The Elephant in the Room With BABA Stock
InvestorPlace’s Vince Martin recently had this to say about Alibaba’s financials:
“The company’s accounting is notoriously opaque. There’s little oversight of the company’s spending, limited transparency, and essentially zero power for shareholders who, again, aren’t actually shareholders. Rather, they own a VIE (variable interest entity) which is entitled to a share of Alibaba’s profits.”
I get emails from an investment pundit who goes by the name of Deep Throat. He’s been critical of Alibaba’s finances for several years. Deep Throat’s latest critique included an interesting observation about the company’s balance sheet.
“Questionable Assets (Investment Securities, Investment in Investees, Intangibles & Goodwill) increased a whopping US$10 Billion in the quarter (That’s 33 Trump Towers in just One Quarter folks!…..Yowzahh!!),” the author wrote on Jan. 30. “Again, no real, rational explanation. This crap-olla just keeps going up. It’s 58% of the balance sheet now….up from 0.0% in 2015.”
I went back to Alibaba’s 20-F filing to check on Deep Throat’s assertions. Based on Deep Throat’s criteria, I found that “questionable assets” compromised 40% of its balance sheet in 2015, not 0%, as the author reported.
Nonetheless, it’s fair to suggest that Alibaba does have a lot of moving parts, too many in my opinion, given the current headwinds facing it, for a regular investor to endure.
Considering the concerns about BABA stock in particular and China in general, I have to wonder why any regular investor (I’m talking about non-professionals) would bother putting their hard-earned capital at risk by buying BABA stock.
Wouldn’t it make sense to wait for two things: an improvement of the Chinese economy and a trade agreement between the U.S. and China?
The Quarter’s Niceties
One of the things I like to see in a potential investment is free-cash-flow growth.
In Q3, Alibaba’s free-cash flow increased 10.8% to $7.5 billion. In the nine months ended Dec. 31, BABA’s free-cash flow rose 2.9% to $13.6 billion. On an annualized basis, that works out to a little more than $18 billion, or 44% of its revenue.
That’s nothing to sneeze at. By comparison, Amazon’s free-cash flow is 6% of its revenue.
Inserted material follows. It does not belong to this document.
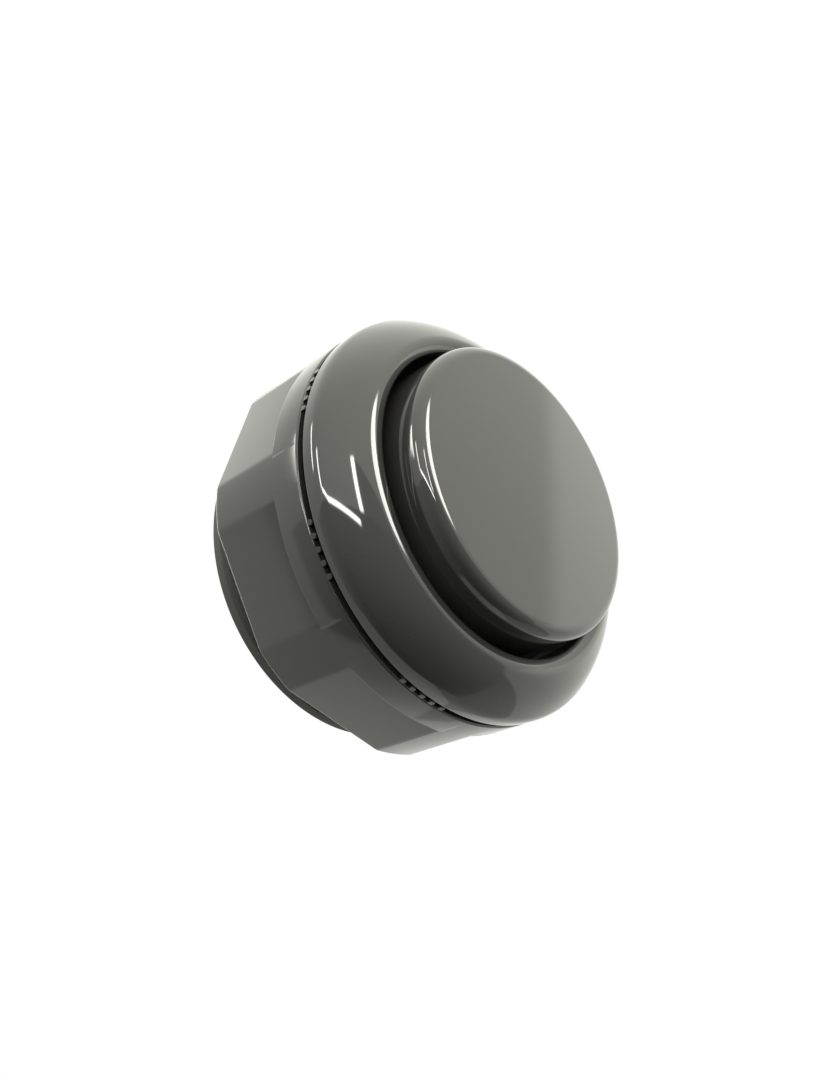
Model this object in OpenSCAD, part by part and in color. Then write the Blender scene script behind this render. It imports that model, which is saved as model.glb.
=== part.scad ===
// Screw-in panel push-button: a capped plunger in a rounded bezel, a threaded barrel with a panel nut,
// and a hinge-lever snap switch held in the rear cover.
// Frame: the axis is Z, the cap faces +Z, and z = 0 is the bezel's underside, where the panel's face lies.

/* [Bezel and barrel] */
// Outer diameter of the bezel
bezel_d = 35; // [34.9:0.1:36]
// Height of the bezel's crest above the panel
bezel_h = 4.3; // [4.1:0.1:4.6]
// Diameter of the hole that the cap moves in
bezel_hole_d = 26.2; // [26:0.1:26.4]
// Diameter over the barrel's thread
thread_d = 29.8; // [29.6:0.1:29.8]
// Thread pitch
thread_pitch = 1.6; // [1.4:0.1:1.8]
// Length of the barrel behind the panel
barrel_len = 14.2; // [14:0.1:14.4]

/* [Panel nut] */
// Outer diameter of the nut
nut_d = 34.9; // [34:0.1:35]
// Length of the nut
nut_len = 9.85; // [9:0.05:10]
// Length of the nut's plain collar in front of the flats
nut_collar = 2.85; // [2:0.05:4]
// Number of wrench flats
nut_flats = 8; // [6:1:10]
// Half of the angle that one flat spans
flat_half_angle = 16.2; // [14:0.1:17]
// Turn of the nut about the axis
nut_turn = -7.9; // [-22:0.1:22]
// Number of grip teeth in front of each flat
teeth_per_flat = 5; // [3:1:5]

/* [Plunger] */
// Diameter of the cap
cap_d = 24.8; // [24.6:0.1:25]
// Height of the cap's top above the panel at rest
cap_top = 7.2; // [7:0.1:7.4]
// Radius of the cap's rounded top edge
cap_round = 1; // [0.8:0.1:1.2]
// How far the plunger travels
travel = 3; // [2.6:0.1:3]

/* [Switch] */
// Length of the switch case
case_x = 19.8; // [19.6:0.1:20]
// Width of the switch case
case_y = 6.4; // [6.2:0.1:6.6]
// Width of a tab terminal
tab_w = 2.8; // [2.6:0.1:2.8]
// Thickness of a tab terminal
tab_t = 0.5; // [0.4:0.1:0.5]

/* [Hidden] */
$fn = 96;

cut = 0.02;       // how far a cutting tool runs past the face that it opens
run = 0.05;       // radial clearance of a sliding or turning fit
air = 0.06;       // gap between pieces that push on each other

bezel_r = bezel_d / 2;
hole_r = bezel_hole_d / 2;
thread_r = thread_d / 2;
root_r = thread_r - 0.55;
bore_r = thread_r - 1.7;

nut_r = nut_d / 2;
nut_front = -0.55;
nut_back = nut_front - nut_len;
nut_bore_r = thread_r + 0.07;
flat_r = nut_r * cos(flat_half_angle);
tooth_pitch = 3.4;
tooth_w = 0.5;
tooth_top = -0.1;

cap_r = cap_d / 2;
cap_wall = 1.5;
cap_skirt = 1;
stem_r = 6.5;
stem_bore_r = 5.2;
stem_end = -5.6;
flange_top = cap_top - 1.5;
flange_t = 1.2;
flange_under = flange_top - flange_t;

shelf_top = -2.4;
shelf_t = 1.2;
guide_r = 7.9;
guide_top = flange_under - travel - run;
guide_end = -4.6;
key_w = 1.6;
key_r = 7.2;

cover_front = -12.8;
claw_z = -11.5;
case_top = -9.6;
case_wall = 0.7;
base_top = -15;
base_back = -17.2;
tab_back = base_back - 6.2;

pivot_x = -8.6;
pivot_z = -9.1;
push_x = 5;
push_z = stem_end - 0.44;
nose_r = 0.5;
lever_t = 0.35;
lever_w = 4;
lever_angle = atan((push_z - air - pivot_z - lever_t / 2) / (push_x - pivot_x));
button_x = -4.2;
button_r = 1.2;
button_top = pivot_z - lever_t / 2 - air + (button_x - button_r - pivot_x) * tan(lever_angle);

blade_z = -13;
blade_t = 0.2;
contact_x = 6.5;
contact_h = 0.9;
pin_z = -16;
pin_r = 0.9;
pin_x = 4.2;
com_x = -7.6;
no_x = 0.6;
nc_x = 8.65;

dark = [0.27, 0.27, 0.26];
mid = [0.36, 0.36, 0.35];
steel = [0.72, 0.72, 0.74];
brass = [0.80, 0.66, 0.36];
silver = [0.86, 0.86, 0.84];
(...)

Even though its profitability is slowing, Alibaba is a cash-flow machine.
I won’t get into the company’s revenues and profits. You can read about those here.
The other thing that caught my attention about Alibaba’s Q3 report was its cloud business, which grew 84% year-over-year to $962 million. Its cloud business represents less than 6% of Alibaba’s overall sales and is losing money.
However, if the percentage of sales that BABA derives from the cloud ever reaches at least 10% and the business becomes profitable, the cloud could become a huge profit driver for BABA and a major positive catalyst of BABA stock, in much the same fashion that Amazon’s cloud business drove AMZN’s bottom line and stock much higher.
It’s an enticing possibility for the owners of BABA stock.
The Bottom Line on BABA Stock
I’ve generally been a fan of Jack Ma and Alibaba stock
In early November, I included BABA stock in a list of seven Chinese stocks to buy while they’re down. Since then, BABA stock has risen about 15%, which is good news.
However, given all of the question marks facing BABA stock at the moment, I don’t think anyone should consider investing in it with retirement funds . Alibaba stock is too darn risky for that. But I do hope I’m wrong about it.
As of this writing Will Ashworth did not hold a position in any of the aforementioned securities.